I have computed Partial Directed Connectivity (pdc) with the fieldtrip function ft_connectivityanalysis, feeding into the code the transformed, Fourier spectrum (complex double) of my signal (rpttap x channels x frequencies, where rpttap is repetitions (i.e., number of epochs) x tapers).

My final matrix of pdc is 17 x 17 x frequencies (where frequencies are my frequencies of interest). The first 16 channels represent the EEG channels, the 17th channel is the LFP channel in the thalamus. Let’s call this matrix A.
I have two questions:

1) Did I understand correctly that the element A( i, j, f ) for a given frequency f indicates the directed connectivity from element i to element j? (And not the other way around)

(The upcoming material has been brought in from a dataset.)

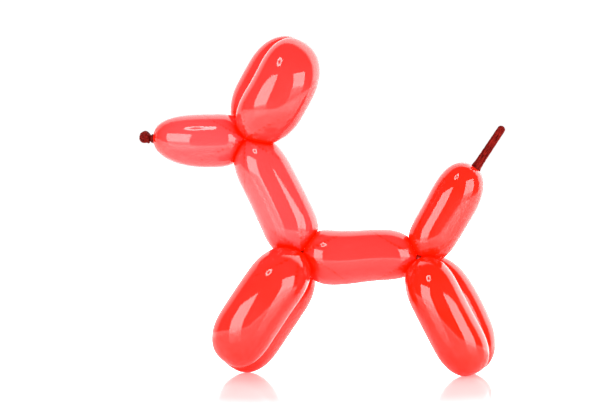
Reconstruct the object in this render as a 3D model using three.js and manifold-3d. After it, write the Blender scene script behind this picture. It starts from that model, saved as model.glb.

2) In my case, A( 1:16 , j  , f ) is a column vector containing the same number!
It looks like, independently on what EEG channel I am considering (unless I am considering the channel in the thalamus), the contribution of directed connectivity to a certain channel j is always the same. This also stays for the thalamus, so if I take A( 1:16, 17, f ), it seems like all the eeg channels have the same directed connectivity to the thalamus. Is that possible? I think it does not really make sense. Please notice that the numbers are not exactly the same, but differ in the 4th decimal digit.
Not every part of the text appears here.